Healthcare is becoming more innovative every day. We see it with robotic surgery, electronic medical records, minimally invasive procedures and much more. Today, with people constantly consumed by technology, it was only a matter of time before healthcare crossed paths with technology that allows doctors to transmit information “face-to-face,” rather than verbally via telephone when they cannot be in the same room.
A year ago, I questioned whether Google Glass would be the vision everyone wants in the future, but I wasn’t referring to healthcare, I was referring to consumers. Google Glass currently targets early adopters and technology enthusiasts – “explorers” as Google calls them.
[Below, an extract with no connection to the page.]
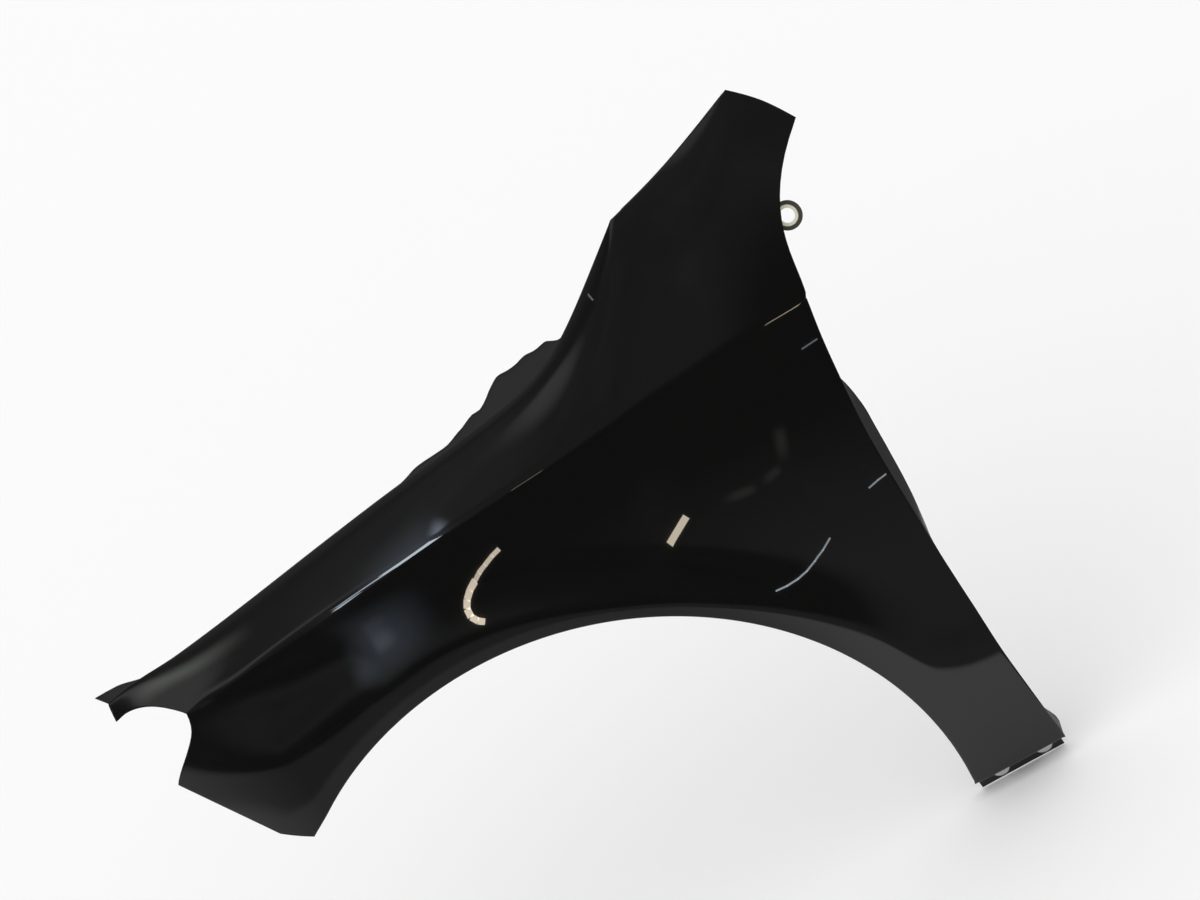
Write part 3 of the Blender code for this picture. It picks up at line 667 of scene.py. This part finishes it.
# ---- The paint ---------------------------------------------------------------------------
# Electrocoat primer, black base coat and clear coat over the whole pressing. The clear coat
# is thin and dull in the folds and inside. Washers kept it off round the ear and sill holes.
BLACK = (0.0024, 0.0024, 0.0022, 1)
FOLD_BLACK = (0.027, 0.027, 0.028, 1)
EAR_GREY = (0.055, 0.058, 0.046, 1)
INSIDE_BLACK = (0.018, 0.018, 0.019, 1)
DUST = (0.10, 0.10, 0.105, 1)
PRIMER = (0.70, 0.66, 0.56, 1)
ZINC = (0.52, 0.53, 0.54, 1)
WASHER_RADIUS = 10.8 * MM
TAB_WASHER_RADIUS = 9.8 * MM
PAINT_EDGE = 1 * MM
RAGGEDNESS = 1.2 * MM
PEEL_SCALE = 230.0
PEEL_DETAIL = 1.0
PEEL_STRENGTH = 0.012
PEEL_DEPTH = 1 * MM
DUST_SCALE = 9.0
DUST_DETAIL = 6.0
DUST_RANGE = (0.52, 0.80)
DUST_SHARE = 0.05
DUST_FILM = 0.35
GRIT_SCALE = 900.0
GRIT_DETAIL = 1.0
GRIT_RANGE = (0.55, 0.85)
ROUGH_PAINT = 0.34
FOLD_ROUGHER = 0.22
DUST_ROUGHER = 0.06
FOLD_COAT = 0.22
COAT_ROUGHNESS = 0.03
COAT_INDEX = 1.5
UNDERCOAT_SHINE = 0.04


class Term:
    """A value in a shader: an output socket whose operators add Math nodes."""

    def __init__(self, tree, socket=None):
        self.tree = tree
        self.socket = socket

    def node(self, kind, settings=(), inputs=(), output=0):
        """Adds a node: its settings first, then the values or links of its sockets."""
        made = self.tree.nodes.new("ShaderNode" + kind)
        for name, value in dict(settings).items():
            setattr(made, name, value)
        for name, value in dict(inputs).items():
            if isinstance(value, Term):
                self.tree.links.new(value.socket, made.inputs[name])
            else:
                made.inputs[name].default_value = value
        return Term(self.tree, made.outputs[output])

    def math(self, operation, left, right):
        """One Math node on two values."""
        return self.node("Math", {"operation": operation}, {0: left, 1: right})

    def __add__(self, other):
        return self.math("ADD", self, other)

    def __sub__(self, other):
        return self.math("SUBTRACT", self, other)

    def __rsub__(self, other):
        return self.math("SUBTRACT", other, self)

    def __mul__(self, other):
        return self.math("MULTIPLY", self, other)

    __radd__ = __add__
    __rmul__ = __mul__

    def between(self, low, high):
        """0 below low and 1 above high, with a smooth rise; low may be the larger."""
        return self.node("MapRange", {"interpolation_type": "SMOOTHSTEP"},
                         {"Value": self, "From Min": low, "From Max": high})

    def noise(self, place, scale, detail=3.0):
        """Cloudy noise about one half, with scale of its cells to a metre."""
        return self.node("TexNoise", (), {"Vector": place, "Scale": scale, "Detail": detail})

    def blend(self, share, first, second):
        """Colour first where share is 0 and second where it is 1."""
        return self.node("Mix", {"data_type": "RGBA"}, {0: share, 6: first, 7: second}, 2)

    def away_from(self, place, centre):
        """Distance of a place from a centre."""
        return self.node("VectorMath", {"operation": "DISTANCE"},
                         {0: place, 1: tuple(centre)}, "Value")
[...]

It was expected to become mainstream in 2014; however, the product has not taken off as projected and was sold to the public for the first time at a PGA tournament earlier this month. Maybe the Google Glass marketing team should be focusing on marketing to a different audience, hospitals and medical centers. In fact, our Client, The Barbara Ann Karmanos Cancer Institute, is among the first few medical centers in the world to embrace Google Glass technology and use it as a tool to enhance their medical procedures.
Photo Credit: Google
At Karmanos, the Head and Neck Oncology Multidisciplinary Team has teamed up with Wayne State University and is using Google Glass to monitor patients in both Karmanos’ inpatient unit and the Intensive Care Unit. They will use it on patients who’ve received a tissue transplant surgery because they must be monitored every hour for the first 48 hours following surgery to check the transfer of tissue (referred to as a “flap”). The study is still in a pilot stage, but will be ongoing. According to Sagar Patel, M.D., resident with the Head and Neck Oncology Multidisciplinary Team at Karmanos, they will use Google Glass “to transmit and record the status of the flap between resident physicians and their supervising physicians.”
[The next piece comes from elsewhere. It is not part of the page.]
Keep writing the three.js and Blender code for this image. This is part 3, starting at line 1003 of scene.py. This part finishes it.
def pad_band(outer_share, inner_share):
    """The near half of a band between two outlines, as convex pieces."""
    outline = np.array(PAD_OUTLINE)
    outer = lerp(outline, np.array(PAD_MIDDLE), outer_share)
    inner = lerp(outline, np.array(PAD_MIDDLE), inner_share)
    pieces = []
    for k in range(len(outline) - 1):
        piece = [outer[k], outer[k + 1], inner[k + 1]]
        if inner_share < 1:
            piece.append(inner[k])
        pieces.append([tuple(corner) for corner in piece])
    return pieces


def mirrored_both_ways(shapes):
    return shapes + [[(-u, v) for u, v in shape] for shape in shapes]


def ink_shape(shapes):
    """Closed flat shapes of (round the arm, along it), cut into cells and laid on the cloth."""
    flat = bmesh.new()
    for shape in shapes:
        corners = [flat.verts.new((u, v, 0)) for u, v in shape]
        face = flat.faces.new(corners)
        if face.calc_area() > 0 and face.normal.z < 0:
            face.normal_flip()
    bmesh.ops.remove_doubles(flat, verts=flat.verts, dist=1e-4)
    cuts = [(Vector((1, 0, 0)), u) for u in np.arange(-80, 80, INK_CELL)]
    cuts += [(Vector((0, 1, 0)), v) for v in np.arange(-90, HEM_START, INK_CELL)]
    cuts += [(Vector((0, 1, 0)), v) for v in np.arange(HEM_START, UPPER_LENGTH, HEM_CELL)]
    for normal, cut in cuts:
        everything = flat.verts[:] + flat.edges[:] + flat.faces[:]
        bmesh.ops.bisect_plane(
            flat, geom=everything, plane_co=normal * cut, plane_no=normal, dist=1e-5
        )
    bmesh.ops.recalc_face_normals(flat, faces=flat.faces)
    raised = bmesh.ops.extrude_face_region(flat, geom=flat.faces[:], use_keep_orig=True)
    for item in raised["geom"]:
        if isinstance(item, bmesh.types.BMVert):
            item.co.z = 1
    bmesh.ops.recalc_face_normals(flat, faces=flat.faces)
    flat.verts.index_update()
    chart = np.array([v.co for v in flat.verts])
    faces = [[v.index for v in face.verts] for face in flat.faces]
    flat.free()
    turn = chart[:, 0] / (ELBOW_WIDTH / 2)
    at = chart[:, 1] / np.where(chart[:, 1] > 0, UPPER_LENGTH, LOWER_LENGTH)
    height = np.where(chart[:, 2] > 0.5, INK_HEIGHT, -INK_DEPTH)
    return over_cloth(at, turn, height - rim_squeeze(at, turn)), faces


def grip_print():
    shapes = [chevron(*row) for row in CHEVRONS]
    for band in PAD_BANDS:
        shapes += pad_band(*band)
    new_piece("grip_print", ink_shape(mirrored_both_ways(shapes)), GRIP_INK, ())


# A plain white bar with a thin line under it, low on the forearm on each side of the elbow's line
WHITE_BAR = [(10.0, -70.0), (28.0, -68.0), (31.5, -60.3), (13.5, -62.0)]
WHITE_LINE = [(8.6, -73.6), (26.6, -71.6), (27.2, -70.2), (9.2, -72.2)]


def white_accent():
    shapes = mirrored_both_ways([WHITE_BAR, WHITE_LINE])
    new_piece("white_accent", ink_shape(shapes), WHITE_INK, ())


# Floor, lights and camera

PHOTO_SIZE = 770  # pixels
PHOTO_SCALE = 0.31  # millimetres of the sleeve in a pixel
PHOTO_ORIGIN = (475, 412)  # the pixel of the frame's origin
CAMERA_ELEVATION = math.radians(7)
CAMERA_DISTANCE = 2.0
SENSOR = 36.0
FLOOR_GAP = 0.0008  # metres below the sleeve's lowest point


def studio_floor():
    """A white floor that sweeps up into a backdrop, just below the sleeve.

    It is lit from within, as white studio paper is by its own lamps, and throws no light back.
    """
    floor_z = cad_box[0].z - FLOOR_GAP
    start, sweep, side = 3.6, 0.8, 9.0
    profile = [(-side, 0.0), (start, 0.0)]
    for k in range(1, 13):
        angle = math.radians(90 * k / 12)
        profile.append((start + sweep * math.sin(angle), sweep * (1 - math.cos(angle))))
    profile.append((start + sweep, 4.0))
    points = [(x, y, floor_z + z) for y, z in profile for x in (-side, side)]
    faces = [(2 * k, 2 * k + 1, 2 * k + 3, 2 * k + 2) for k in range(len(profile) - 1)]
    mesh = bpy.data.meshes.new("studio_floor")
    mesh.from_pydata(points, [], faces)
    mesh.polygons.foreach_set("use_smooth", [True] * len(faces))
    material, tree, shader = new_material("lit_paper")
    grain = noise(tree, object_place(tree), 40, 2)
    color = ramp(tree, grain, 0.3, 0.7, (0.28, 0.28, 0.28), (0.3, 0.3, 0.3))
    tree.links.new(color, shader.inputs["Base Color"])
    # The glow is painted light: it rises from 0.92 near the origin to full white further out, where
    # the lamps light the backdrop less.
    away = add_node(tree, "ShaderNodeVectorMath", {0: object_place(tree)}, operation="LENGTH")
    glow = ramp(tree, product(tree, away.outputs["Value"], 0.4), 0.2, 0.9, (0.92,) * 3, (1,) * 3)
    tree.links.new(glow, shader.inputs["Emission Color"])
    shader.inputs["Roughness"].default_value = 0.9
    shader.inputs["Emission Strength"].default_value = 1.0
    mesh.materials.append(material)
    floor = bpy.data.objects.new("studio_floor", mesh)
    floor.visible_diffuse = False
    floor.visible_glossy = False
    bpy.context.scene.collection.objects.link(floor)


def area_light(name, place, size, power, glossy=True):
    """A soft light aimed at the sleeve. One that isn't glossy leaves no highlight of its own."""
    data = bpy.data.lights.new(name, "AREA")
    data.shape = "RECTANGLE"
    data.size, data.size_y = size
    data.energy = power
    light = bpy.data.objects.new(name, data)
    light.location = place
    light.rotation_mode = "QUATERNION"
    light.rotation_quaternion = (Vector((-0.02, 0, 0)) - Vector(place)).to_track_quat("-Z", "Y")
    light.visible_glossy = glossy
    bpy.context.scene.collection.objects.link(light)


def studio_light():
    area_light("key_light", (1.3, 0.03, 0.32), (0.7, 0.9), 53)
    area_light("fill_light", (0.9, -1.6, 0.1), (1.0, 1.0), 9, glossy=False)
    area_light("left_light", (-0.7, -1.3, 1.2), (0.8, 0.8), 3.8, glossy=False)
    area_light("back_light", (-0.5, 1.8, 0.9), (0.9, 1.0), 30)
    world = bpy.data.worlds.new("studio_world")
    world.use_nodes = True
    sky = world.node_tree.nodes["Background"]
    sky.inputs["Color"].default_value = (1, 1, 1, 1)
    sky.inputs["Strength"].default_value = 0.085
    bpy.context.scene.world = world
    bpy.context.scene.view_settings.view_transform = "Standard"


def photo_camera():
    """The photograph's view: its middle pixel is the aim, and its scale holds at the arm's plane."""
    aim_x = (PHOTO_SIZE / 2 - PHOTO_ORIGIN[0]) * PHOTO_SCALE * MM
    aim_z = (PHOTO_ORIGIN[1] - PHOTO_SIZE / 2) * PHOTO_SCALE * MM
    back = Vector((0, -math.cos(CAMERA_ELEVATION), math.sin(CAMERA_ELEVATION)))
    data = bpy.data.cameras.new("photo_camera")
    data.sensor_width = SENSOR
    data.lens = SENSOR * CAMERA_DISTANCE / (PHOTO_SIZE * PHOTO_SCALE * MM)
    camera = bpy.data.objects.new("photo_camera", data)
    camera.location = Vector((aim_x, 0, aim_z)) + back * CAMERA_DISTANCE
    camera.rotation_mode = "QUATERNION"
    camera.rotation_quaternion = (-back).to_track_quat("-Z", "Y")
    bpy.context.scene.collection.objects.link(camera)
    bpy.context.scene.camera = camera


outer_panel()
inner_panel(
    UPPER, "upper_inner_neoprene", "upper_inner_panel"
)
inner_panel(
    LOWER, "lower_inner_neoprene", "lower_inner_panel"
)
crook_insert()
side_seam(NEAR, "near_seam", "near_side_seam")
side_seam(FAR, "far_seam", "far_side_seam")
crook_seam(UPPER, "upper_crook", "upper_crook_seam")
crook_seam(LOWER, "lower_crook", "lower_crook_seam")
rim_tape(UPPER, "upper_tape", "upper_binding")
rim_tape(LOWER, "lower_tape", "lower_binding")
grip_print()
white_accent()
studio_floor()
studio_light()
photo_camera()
This is exciting news for the world of healthcare and we cannot wait to read the findings of the study once it is published. If successful, we have to wonder if hospitals around the world will embrace Google Glass technology to monitor patients, transfer information “face-to-face” or even diagnose patients.
What do you think about using Google Glass in hospitals and medical centers? Is the future of Google Glass in marketing to hospitals and doctors?